Asynchronous kernel scheduling with KernelAbstractions

smartalecH · June 18, 2023, 11:32pm

The KernelAbstractions docs mention that kernels are launched asynchronously. I’m hoping to leverage this within a solver I’m working on, where I hope to hide the communication between GPUs behind some computation (a common technique with finite difference codes).

Typically, I would have to map different kernel calls to different SMs myself (if using CUDA). Does KernelAbstractions do this under the hood (for the various backends that support this)?
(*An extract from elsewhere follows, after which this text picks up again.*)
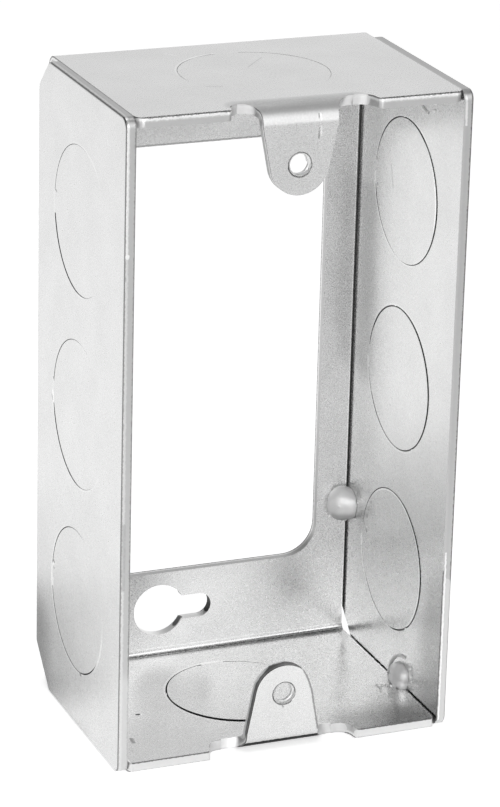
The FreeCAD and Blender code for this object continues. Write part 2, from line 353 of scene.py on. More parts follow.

Or are there some “scheduling implications” I should be aware of?

Thanks!

maleadt · June 19, 2023, 6:06am

Can you elaborate? With CUDA, you cannot decide which SMs a kernel executes on. That would also only matter if you want to overlap kernel execution, which is separate from their asynchronous nature.

smartalecH · June 19, 2023, 2:36pm

Ah, thanks @maleadt. You’re right, I should clarify.

What I’m really after is overlapping kernels, and not just asynchronous launching.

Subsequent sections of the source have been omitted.